Supergravityp-branes reexamined: Extra parameters, uniqueness, and topological censorship

Abstract

We perform a complete integration of the Einstein-dilaton-antisymmetric form action describing black p-branes in arbitrary dimensions assuming the transverse space to be homogeneous and possessing spherical, toroidal, or hyperbolic topology. The generic solution contains eight parameters satisfying one constraint. Asymptotically flat solutions form a five-parametric subspace, while conditions of regularity of the nondegenerate event horizon further restrict this number to 3, which can be related to the mass and charge densities and the asymptotic value of the dilaton. In the case of a degenerate horizon, this number is reduced by 1. Our derivation constitutes a constructive proof of the uniqueness theorem for p-branes with the homogeneous transverse space. No asymptotically flat solutions with toroidal or hyperbolic transverse space within the considered class are shown to exist, which result can be viewed as a demonstration of the topological censorship for p-branes.
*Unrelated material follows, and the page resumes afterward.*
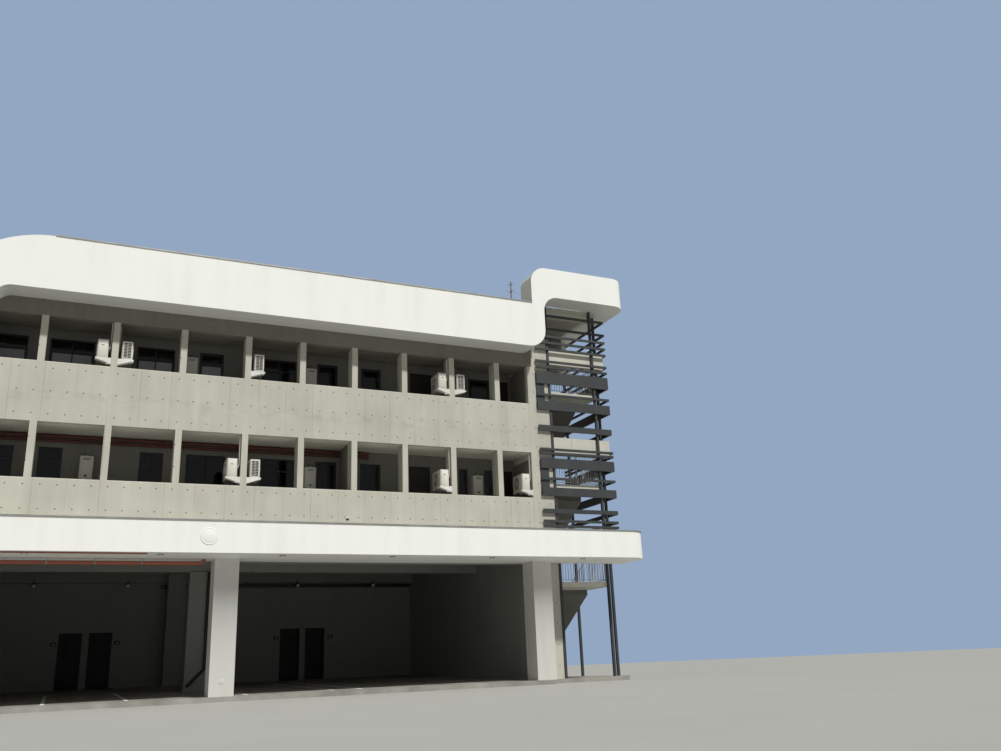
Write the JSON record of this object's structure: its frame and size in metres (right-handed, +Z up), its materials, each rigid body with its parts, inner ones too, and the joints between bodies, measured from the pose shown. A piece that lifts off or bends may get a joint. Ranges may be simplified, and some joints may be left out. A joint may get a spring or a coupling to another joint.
{
  "type": "three-storey fire station building",
  "caption": "Three-storey concrete fire station with an open garage, deep canopy, open galleries, a white roof ribbon and a louvred outside stair tower.",
  "frame": {"origin": "on the underside of the ground slab, at mid front, in the plane of the front bands", "axes": "+X along the front to the right, +Y into the building, +Z up"},
  "size_m": [24.295, 15.97, 15.4],
  "materials": {
    "fair_faced_concrete": "fair-faced, satin",
    "white_render": "smooth white coating",
    "white_paint": "matt white paint on render",
    "grey_wall_paint": "matt grey paint",
    "floor_concrete": "trowelled",
    "anthracite_metal": "powder coat, satin",
    "window_aluminium": "dark anodised",
    "door_steel": "dark paint",
    "window_glass": "clear, slightly tinted",
    "unit_casing": "light powder coat",
    "bracket_steel": "white paint",
    "coping_metal": "grey folded sheet",
    "red_pipe_paint": "orange-red gloss paint",
    "black_pipe": "black plastic pipe",
    "lamp_housing": "dark satin paint",
    "galvanised_steel": "galvanised"
  },
  "bodies": {
    "building": {"ground_slab": "floor_concrete", "garage_floor": "floor_concrete", "front_columns": "white_paint", "inner_columns": "grey_wall_paint", "garage_beams": "grey_wall_paint", "cable_tray": "lamp_housing", "ground_side_walls": "grey_wall_paint", "rear_ground_wall": "grey_wall_paint", "rear_sill_and_lintel": "grey_wall_paint", "rear_door_frames": "door_steel", "upper_floors": "fair_faced_concrete", "roof_slabs": "fair_faced_concrete", "front_bands": "fair_faced_concrete", "roof_fascia": "fair_faced_concrete", "front_piers": "fair_faced_concrete", "gallery_soffits": "fair_faced_concrete", "gallery_walls": "grey_wall_paint", "gallery_cross_wall": "grey_wall_paint", "window_frames": "window_aluminium", "window_glass": "window_glass", "gallery_doors": "door_steel", "upper_side_walls": "fair_faced_concrete", "upper_rear_walls": "fair_faced_concrete", "parapets": "fair_faced_concrete", "canopy_slab": "white_paint", "canopy_fascia": "white_render", "copings": "coping_metal", "roof_ribbon": "white_render", "hood_return": "white_render", "thin_louvres": "anthracite_metal", "wide_louvres": "anthracite_metal", "louvre_end_panels": "anthracite_metal", "tower_posts": "anthracite_metal", "tower_beams": "fair_faced_concrete", "tower_wing_wall": "fair_faced_concrete", "stair_head_walls": "white_paint", "stair_doors": "door_steel", "stair_landings": "fair_faced_concrete", "stair_waists": "fair_faced_concrete", "stair_steps": "fair_faced_concrete", "stair_guards": "anthracite_metal", "air_conditioners": "unit_casing", "conditioner_brackets": "bracket_steel", "wall_heaters": "unit_casing", "sprinkler_pipes": "red_pipe_paint", "pipe_clips": "galvanised_steel", "downpipe": "black_pipe", "canopy_downlights": "lamp_housing", "garage_lamps": "lamp_housing", "roof_mast": "galvanised_steel"},
    "rear_door_1": {"rear_door_1": "door_steel"},
    "rear_door_2": {"rear_door_2": "door_steel"},
    "rear_door_3": {"rear_door_3": "door_steel"},
    "rear_door_4": {"rear_door_4": "door_steel"}
  },
  "joints": [
    {"name": "rear_door_1_hinge", "type": "hinge", "parent": "building", "child": "rear_door_1", "pos_m": [-7.42, 13.912, 1.52], "axis": [0, 0, 1], "range_deg": [0, 95]},
    {"name": "rear_door_2_hinge", "type": "hinge", "parent": "building", "child": "rear_door_2", "pos_m": [-6.26, 13.912, 1.52], "axis": [0, 0, 1], "range_deg": [0, 95]},
    {"name": "rear_door_3_hinge", "type": "hinge", "parent": "building", "child": "rear_door_3", "pos_m": [1.7, 13.912, 1.52], "axis": [0, 0, 1], "range_deg": [0, 95]},
    {"name": "rear_door_4_hinge", "type": "hinge", "parent": "building", "child": "rear_door_4", "pos_m": [2.85, 13.912, 1.52], "axis": [0, 0, 1], "range_deg": [0, 95]}
  ]
}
From our considerations it follows, in particular, that some previously discussed p-brane-like solutions with extra parameters do not satisfy the standard conditions of asymptotic flatness and absence of naked singularities. We also explore the same system in presence of a cosmological constant and derive a complete analytic solution for higher-dimensional charged topological black holes, thus proving their uniqueness.